GENEVA (BLOOMBERG) – Trafigura Group racked up a 92 per cent gain in profit in the first half of its financial year, taking advantage of price swings in the petroleum market and a dominant position exporting crude from the US.
Joining peers in a strong performance, the third-biggest independent oil trader’s net income jumped to US$426 million (S$581.3 million) in the six months to March 31, up from US$222 million a year earlier. That’s the Singapore-based company’s first profit gain for the period since 2015.
A solid performance from Trafigura’s crude oil, gasoline, wet freight and liquefied natural gas trading desks offset a weaker outing from metals and minerals, where gross profit fell by about a third.
Trafigura joins competitors including Vitol Group, Gunvor Group as well as energy majors BP and Royal Dutch Shell and the oil trading divisions of some of Wall Street’s biggest banks in posting their best start in years. Crude and products traders took advantage of a steady upward trend in prices driven by output cuts from Saudi Arabia and Venezuela.
The rebound follows a dismal performance in the first half of the 2018 financial year, which prompted Trafigura to implement a “radical restructuring” of its oil-trading books.
After four years of chasing volume growth, it reduced storage commitments, exited unprofitable term positions and halted some blending activities. The surge in first-half oil trading profit came despite a decline in volumes of about 7 per cent to an average 5.5 million barrels a day.

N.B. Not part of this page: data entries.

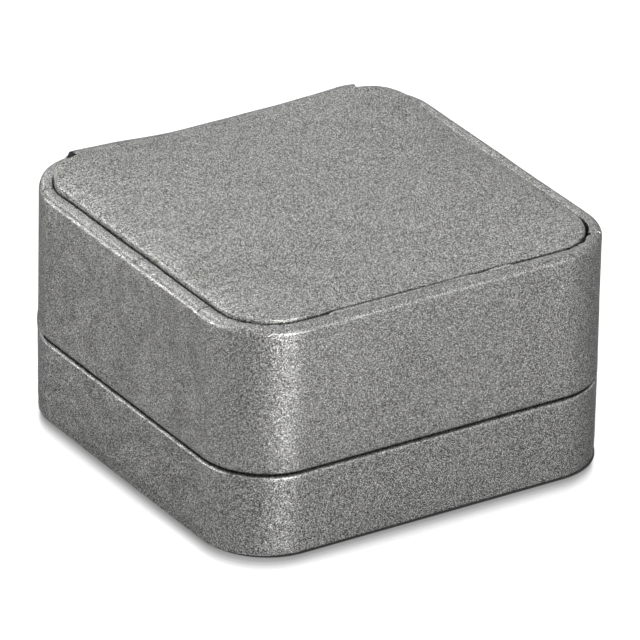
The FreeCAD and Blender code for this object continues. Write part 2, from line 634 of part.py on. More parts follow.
def make_hinge_cover(doc, halves):
    """The leatherette over the hinge, from the lid's recess to the edge of the bottom board.

    It lies on the wrapped halves: a band round the back, a tab over the rim, a foot under the
    base and a bulge over the knuckles. Round the corners it is slit along the parting line.
    """
    cover, skin = size("cover"), f"-{size('cover')}"
    rim, board = size("rim"), size("board")
    sides, front = f"({size('width')} / 2 + 1)", f"-({size('depth')} / 2 + 1)"
    band = body_named(doc, "cover_band")
    low, high = f"{size('foot_edge')} + {board}", f"{rim} - {size('roll_over')}"
    pad(band, "band", [outline(skin), outline("0")], low, high)
    pocket(band, "band_front", [box_loop(sides, front, size("cover_turn"))], low, high)
    tab = body_named(doc, "cover_tab")
    fold = f"({PANEL_CARD_BOTTOM} + 0.2)"
    pad(tab, "tab", [outline(skin), outline(f"{TURN_IN_INNER} + {cover}")], fold, f"{rim} + {cover}")
    round_off(tab, "tab_roll", f"{size('roll_over')} + {cover}", f"{rim} + {cover}", on_outline(doc, skin))
    foot = body_named(doc, "cover_foot")
    under, foot_top = f"({board} - {cover})", f"({board} + 2 * {size('foot_edge')})"
    pad(foot, "foot", [outline(skin), outline(f"{size('board_inset')} - 0.1")], under, foot_top)
    round_off(foot, "foot_roll", f"{size('foot_edge')} + {cover}", under, on_outline(doc, skin))
    half, shift = f"({size('cover_tab')} / 2)", size("cover_shift")
    room = box(
        doc, "cover_room", (f"{shift} - {half}", f"{shift} + {half}"),
        ("0", f"{BACK} + 2 * {cover}"), ("0", f"{rim} + 2 * {cover}"),
    )
    folds = overlap(doc, "cover_folds", join(doc, "cover_rings", tab, foot), room)
    sheet = cut(doc, "cover_sheet", join(doc, "cover_flat", band, folds), *halves)
    bulge_half = f"({size('cover_bulge')} / 2)"
    inside = f"({size('barrel')} + 0.1)"
    axis = (AXIS_Y, size("parting"))
    tube = rod(doc, "bulge_outer", f"{inside} + {cover}", f"2 * {bulge_half}", f"-{bulge_half}", *axis)
    hollow = rod(doc, "bulge_hollow", inside, f"2 * {bulge_half}", f"-{bulge_half}", *axis)
    wall = box(
        doc, "bulge_wall", (f"-{bulge_half} - 1", f"{bulge_half} + 1"),
        (f"{BACK} - 9", BACK), (f"{size('parting')} - 4", f"{size('parting')} + 4"),
    )
    bulge = cut(doc, "cover_swell", tube, wall)
    far = f"({size('width')} / 2 + 1)"
    slits = [
        box(doc, f"cover_slit_{side}", x, (size("cover_turn"), f"{BACK} + 1"), (BASE_TOP, LID_BOTTOM))
        for side, x in (("left", (f"-{far}", f"-{bulge_half}")), ("right", (bulge_half, far)))
    ]
    return cut(doc, "hinge_cover", join(doc, "cover_joined", sheet, bulge), hollow, *slits)


def export(doc, nodes):
    """Checks every object, then writes each sub-part to its own file."""
    for item in doc.Objects:
        if "Invalid" in item.State or "Error" in item.State:
            raise RuntimeError(f"{item.Label} failed: {item.State}")
    os.makedirs("parts", exist_ok=True)
    for item in nodes:
        shape = item.Shape
        if shape.isNull() or not shape.isValid() or not shape.Solids:
            raise RuntimeError(f"{item.Label} has no valid solid")
        shape.exportStep(os.path.join("parts", f"{item.Label}.step"))
        span = shape.BoundBox
        print(
            f"{item.Label}: {len(shape.Solids)} solids, {shape.Volume:.1f} mm3, "
            f"x {span.XMin:.2f}..{span.XMax:.2f} y {span.YMin:.2f}..{span.YMax:.2f} "
            f"z {span.ZMin:.2f}..{span.ZMax:.2f}"
        )


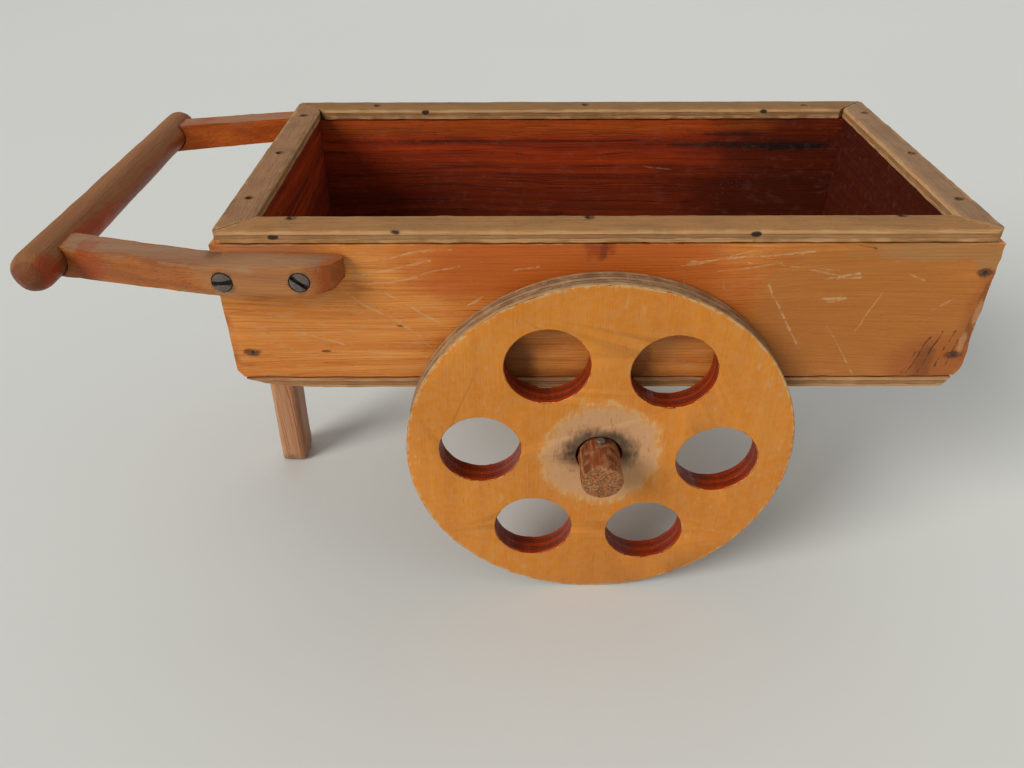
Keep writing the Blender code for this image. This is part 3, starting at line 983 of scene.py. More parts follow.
# %% Rim strips
RIM_CORNER_R = 0.0016
WORN_CORNER_R = 0.0026
MITRE_GAP = 0.00012
UPPER_ARRIS_R = 0.0010
STRIP_TAN = {
    "rim_strip_near": (0.405, 0.190, 0.056),
    "rim_strip_far": (0.305, 0.152, 0.045),
    "rim_strip_handle": (0.345, 0.170, 0.074),
    "rim_strip_front": (0.345, 0.195, 0.096),
}
RIM_NAILS = {
    "rim_strip_near": [(-61.4, -50.1), (22.2, -50.0), (110.0, -49.4)],
    "rim_strip_far": [(-51.1, 53.7), (28.6, 54.0), (111.7, 52.9)],
    "rim_strip_handle": [(-76.6, 41.9), (-76.7, 2.3), (-76.8, -35.8)],
    "rim_strip_front": [(131.5, 43.2), (132.0, 0.6), (131.1, -37.7)],
}
# Small voids in the ply edges, not cut but painted near black, as shade.
EDGE_VOIDS = {
    "rim_strip_near": [(-64.6, -59.0, 129.7), (-31.2, -58.9, 131.2), (66.9, -59.0, 130.3)],
    "rim_strip_far": [(-32.2, 48.2, 130.6), (95.4, 48.2, 130.6)],
    "rim_strip_handle": [],
    "rim_strip_front": [],
}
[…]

“In commodity markets that remained fiercely competitive, Trafigura prioritised profitable business over further volume growth and maintained a very robust financial position with ample access to liquidity,” Christophe Salmon, Trafigura’s chief financial officer, said in a statement.
Gross profit margins increased to 1.7 per cent from 1.13 per cent a year earlier.
While gross profit in oil trading spiked to US$1.04 billion, almost 3½ times higher than a year ago, metals and minerals gross profit fell to US$437 million from US$680 million. That’s a sharp reversal from the first half of 2018 when strong metals profits offset the weaker oil trading performance.
Still, total debt rose to US$32.7 billion at the end of its first half compared to US$32.2 billion on Sept 30. Adjusted total debt rose to US$7.6 billion in the first half from US$6 billion as cash and cash equivalents fell, according to the report.
The results underscore the changing fortunes of the biggest oil trading houses. Smaller rival Gunvor disclosed last week that, after suffering its worst year ever and a US$330 million loss in 2018 that forced a major overhaul, it rebounded to post one of its best first quarters ever.
The decline in Trafigura’s metals and minerals division comes as it’s set to take control of financially troubled zinc smelter and miner Nyrstar NV, making it the biggest trader of the metal used to galvanise steel.
Following a restructuring of Nyrstar’s debt in deals with creditors to stave off bankruptcy, Trafigura will control 98 per cent of the company’s shares. The process should be completed by the end of September.
As part of the restructuring, Trafigura has provided US$250 million in bridge financing as well as a US$650 million trade finance facility. However, Nyrstar disclosed in its annual report that as of May 17, it has had available liquidity of €138 million (S$213 million).
Last week, Nyrstar declared force majeure at its Port Pirie smelter in Australia and temporarily halted production in a move that will have a “material negative” impact on production and underlying earnings in the second quarter. Nyrstar reported its biggest-ever annual loss last month.
In its 2019 first-half report, Trafigura, which is Nyrstar’s biggest supplier, customer and shareholder, said it recorded a US$17.3 million impairment related to its participation in a syndicated prepayment facility with the smelter. It also wrote down the value of its equity stake in the company from before the restructuring to zero – taking a US$35 million impairment.